Turner Moore, a judge for the whiskey category of Set the Bar, says that early bartenders may have used garnishes to distract from the taste of their drinks.
“The general consensus is that unethical bartenders maybe were using fruit juices or other things to mask unwanted flavors and low-quality alcohol,” says Moore. “But now, of course, it's developed into a tremendous art form. The creativity and innovation is remarkable.”
Ed Smith Stadium, generally a baseball field and most recently a sandbag distribution center in the lead-up to Hurricane Ian, will give the 25 teams plenty of space to sell their wares.
The rules for the competitors are pretty simple.
They get a bottle to experiment with and a couple bottles to complete their mixed drinks for Set the Bar.
They all use the same base spirits — Big Storm Distillery for gin, Cuervo Tradicional for tequila, Cathead Distillery for vodka, Dark Door Spirits for whiskey and Papa’s Pilar Rum for rum — but after that they’re allowed to let their imaginations run wild.
“We’re physically mixing and tasting things,” says Porter of the invention process.
“We’re saying, ‘OK, what do you think this cocktail needs?’ We’re playing around with those elements and seeing which flavors go well together and which flavors don’t go well together.”
Wheeler said he hoped to compete in last year’s Set the Bar event, but his wife went into labor on the very day of the competition. This year, he’s keeping it close to the vest; he’s excited to compete against his fellow industry professionals but he doesn’t want to get invested in the stakes of winning and losing.
“I haven’t told my parents. My wife knows about it, but she only knows because I’ll be home early,” he says. “I'm bringing what I think people will like without the intention of winning. … If I could have 500 people say, ‘Wow, I’ve never tasted anything like this,’ I’d rather have that than a trophy.”

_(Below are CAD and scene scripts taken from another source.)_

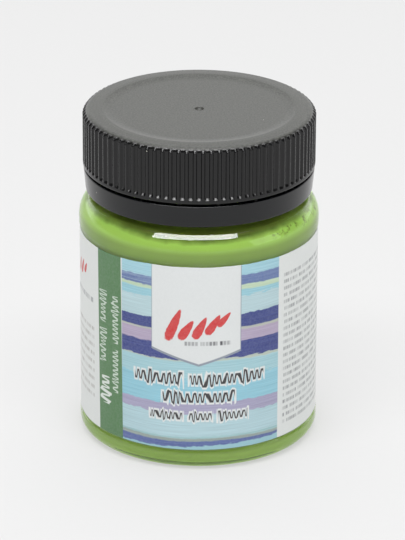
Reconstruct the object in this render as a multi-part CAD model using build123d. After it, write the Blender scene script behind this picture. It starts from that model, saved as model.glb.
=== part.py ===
"""Small wide-mouth paint jar with a ribbed screw cap and a breakaway band.

Millimetres. +Z is up, the origin is the centre of the standing plane, and the front of the
label faces -Y. The jar is clear PET, blown, with a two-start thread. The cap, its band and
the bridges between them are one polypropylene moulding until the first opening.
"""

import math
import os

from build123d import *

# ---------------------------------------------------------------- driving dimensions
TOTAL_HEIGHT = 60.0
BODY_RADIUS = 20.93          # label panel of the jar
BULGE_RADIUS = 21.15         # shoulder and heel, which stand proud of the label
BODY_WALL = 0.85
NECK_RADIUS = 17.55          # root of the neck thread
NECK_WALL = 1.55
CAP_RADIUS = 20.4            # over the ribs
THREAD_LEAD = 6.0            # axial travel in one full turn
THREAD_STARTS = 2
THREAD_DEPTH = 0.95

# ---------------------------------------------------------------- heights
LABEL_BOTTOM = 3.9
LABEL_TOP = 38.5
SHOULDER_TOP = 43.92         # upper end of the sloping part of the shoulder
BAND_BOTTOM = 45.4
BAND_TOP = 49.35
CAP_BOTTOM = 49.8
LINER_THICKNESS = 1.0
CAP_PLATE = 1.4
CAP_CEILING = TOTAL_HEIGHT - CAP_PLATE
RIM_TOP = CAP_CEILING - LINER_THICKNESS
PAINT_LEVEL = 41.3

# ---------------------------------------------------------------- jar details
PANEL_STEP = 0.3             # height of the small ramp at each end of the label panel
PANEL_MARGIN = 0.3           # bare panel above and below the label
HEEL_FILLET = 2.2
SHOULDER_FILLET = 4.5
SHOULDER_TOP_RADIUS = 19.43
SHOULDER_CORNER = 41.99      # where the shoulder's slope would meet the bulge's wall
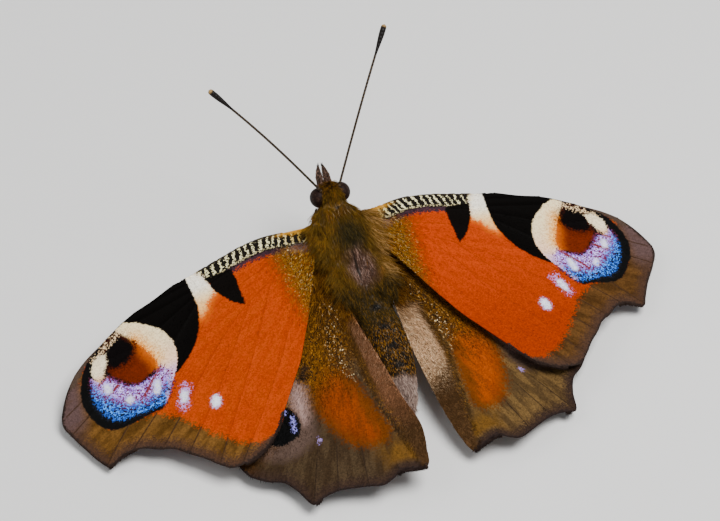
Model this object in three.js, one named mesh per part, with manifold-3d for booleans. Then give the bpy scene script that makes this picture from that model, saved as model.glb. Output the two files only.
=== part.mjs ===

Marc Grimaud, board president of Sarasota-Manatee Originals and owner of Cafe Gabbiano, says the individual judges taste each drink blind and score them one by one.
The people’s choice for the best drink of the competition is decided by voucher; each patron rips off a piece of their voucher and leaves it at the table for the drink they liked the most.
And at the end of the day, all the vouchers are counted up and tabulated.
“It’s a great setup,” says Gabbiano. “There's a lot of culinary talent in this town. There's also a lot of skilled bartenders in this town. So it's good to have an event to feature and highlight them.”
Wheeler jokes that there isn’t a lot of showmanship involved in the actual service of the drinks; there won’t be any Cocktail-style server heroics. It’s more like a heads-down assembly line cranking out drink after drink. For this day, one day only, there are no requests.
“It’s kind of like being a Costco employee doing hot dog samples,” says Wheeler. “I’m bringing our best offering to them. Once they take it, it’s no longer my responsibility. They can appreciate it, they can hate it, they can love it. They can even ask for the recipe.”